Both the Hilt 75 and Cetos 90 are fucking huge silicone dildos. Even the Hilt 75's widest point is less than a quarter-inch of diameter away from a soda can's thickness. And Topped Toys’ Cetos 90 is in the top 4 most giant dildos I've ever tried, bigger than my hand when folded for fisting.
And yet, 75 and 90 are on the small end of the size selection. Let's say that Topped Toys knows precisely who their target audience is: power bottoms and giant dildo fetishists who want to push limits at reasonable prices.

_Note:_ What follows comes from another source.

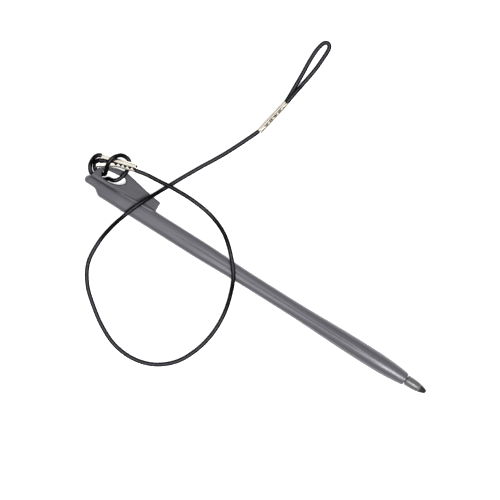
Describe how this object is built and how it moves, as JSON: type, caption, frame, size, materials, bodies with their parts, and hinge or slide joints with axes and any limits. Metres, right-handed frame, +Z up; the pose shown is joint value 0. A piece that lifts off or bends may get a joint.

- I. About Topped Toys' Huge Dildos & Plugs
- II. Topped Toys Hilt 75 Review
- III. Topped Toys Cetos 90 Review
- IV. Further Reading
About Topped Toys' Huge Dildos & Plugs
I could call the boys at Topped Toys salacious sluts and perverted fuckers, and they'd take it as a badge of honor. Consuming colossal cocks is a point of pride, considering “Gape Keeper” is one of their plug names.
“Let loose and get loose” is also part of their marketing, along with gems like:
- “A hulking hole-stretcher”
- “Ruin … beyond recognition”
Are you horny and scared yet?
Topped Toys is based in Vancouver, Canada, and that's essential to their origin story. Giant dildos in body-safe materials can get expensive. The makers love big, high-quality silicone dildos but got sick of international shipping and exchange rates — so they made their own toys!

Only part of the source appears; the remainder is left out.